NP-complete is defined with respect to Turing machines, not circuits.
NP-complete specified in terms of polynomial-time algorithms, where polynomial-time algorithms are formalized as Turing machines whose worst-case running time is polynomial. The Tseytin transform doesn't apply directly to Turing machines.
You can try to define an analogue of NP, but for circuits instead of Turing machines. Unfortunately, this runs into some technical problems. In particular, a circuit can only handle a fixed-size input, which means there is no notion of asymptotic running time for a circuit. In contrast, a Turing machine can handle arbitrary-size inputs, and thus we can talk about asymptotic running time (such as polynomial-time). One can try to address this with a family of circuits, but this introduces its own technical challenges.
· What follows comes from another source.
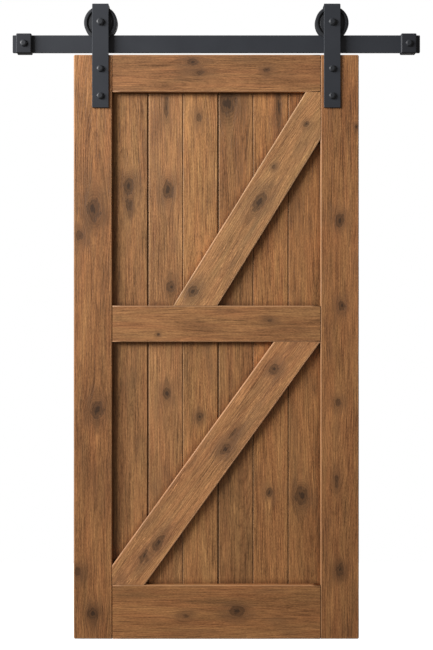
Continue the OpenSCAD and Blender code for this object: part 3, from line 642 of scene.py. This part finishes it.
def board_mesh(name, outline, turn, seed):
    """A board from its outline seen from the front. Each corner is (x, z, share), where share is how much
    of the full rounding the edge to the next corner gets."""
    form = bmesh.new()
    rounding = form.edges.layers.float.new("bevel_weight_edge")
    fronts = [form.verts.new((x, face_y, z)) for x, z, share in outline]
    backs = [form.verts.new((x, leaf_high.y, z)) for x, z, share in outline]
    form.faces.new(fronts)
    form.faces.new(list(reversed(backs)))
    count = len(outline)
    for k in range(count):
        form.faces.new((fronts[(k + 1) % count], fronts[k], backs[k], backs[(k + 1) % count]))
    bmesh.ops.recalc_face_normals(form, faces=form.faces)
    for k in range(count):
        form.edges.get((fronts[k], fronts[(k + 1) % count]))[rounding] = outline[k][2]
        form.edges.get((backs[k], backs[(k + 1) % count]))[rounding] = back_share
    mesh = bpy.data.meshes.new(name)
    form.to_mesh(mesh)
    form.free()
    mark_slots(mesh)
    mesh = finished_mesh(
        mesh, name, ("BEVEL", dict(width=arris_radius, segments=4, limit_method="WEIGHT", material=1)))
    form = bmesh.new()
    form.from_mesh(mesh)
    line = Vector((sin(turn), 0, cos(turn)))
    reaches = [Vector((x, 0, z)).dot(line) for x, z, share in outline]
    for reach in steps_between(min(reaches), max(reaches), cuts_apart)[1:-1]:
        bmesh.ops.bisect_plane(form, geom=form.verts[:] + form.edges[:] + form.faces[:], dist=1e-6,
                               plane_co=line * reach, plane_no=line)
    form.normal_update()
    for vert in form.verts:
        rounded = any(face.material_index for face in vert.link_faces)
        if rounded and vert.co.y - face_y < arris_radius * 1.01:
            x, y, z = vert.co
            hollow = max(0.0, noise.noise((x * hollows + seed, y * 40, z * hollows)) + 0.1)
            nick = max(0.0, noise.noise((x * nicks, seed, z * nicks)))
            vert.co -= vert.normal * (worn_hollows * hollow + worn_nicks * nick)
    mesh = finished_mesh(smooth_mesh(form, mesh), name, flat_faces_first())
    marked_arrises(mesh)
    return mesh


butt_gap = 0.0013
corner_radius = 0.006
left_x, right_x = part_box("left_stile")[0].x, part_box("right_stile")[1].x


def rounded_corner(x, z, start):
    """The outer corner of the leaf as short steps of an arc, turning left from a start angle in quarter turns."""
    turns = [(start + k / 4) * pi / 2 for k in range(5)]
    return [(x + corner_radius * cos(turn), z + corner_radius * sin(turn), full) for turn in turns]


low_in, high_in = leaf_low.z + corner_radius, leaf_high.z - corner_radius
left_outline = (rounded_corner(left_x + corner_radius, low_in, 2)
                + [(inner_left, leaf_low.z, full), (inner_left, leaf_high.z, full)]
                + rounded_corner(left_x + corner_radius, high_in, 1))
right_outline = ([(inner_right, leaf_low.z, full)] + rounded_corner(right_x - corner_radius, low_in, 3)
                 + rounded_corner(right_x - corner_radius, high_in, 0) + [(inner_right, leaf_high.z, full)])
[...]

The end result is that we end up with a different complexity class, NP/poly. The question of whether P =? NP is a question about algorithms/Turing machines. There is an analogous questions for circuit complexity classes, namely, P/poly =? NP/poly, but at a technical/mathematical level, it is a different question that might possibly have a different answer.
You can think of the Cook-Levin theorem as like an analogue of the Tseytin transform. The Tseytin transform converts a circuit to a SAT instance. The Cook-Levin theorem converts a Turing machine to a SAT instance. Boolean circuits are "closer to" (more "similar to") boolean formulas than Turing machines are, and consequently the Tseytin transform looks simpler than the Cook-Levin theorem.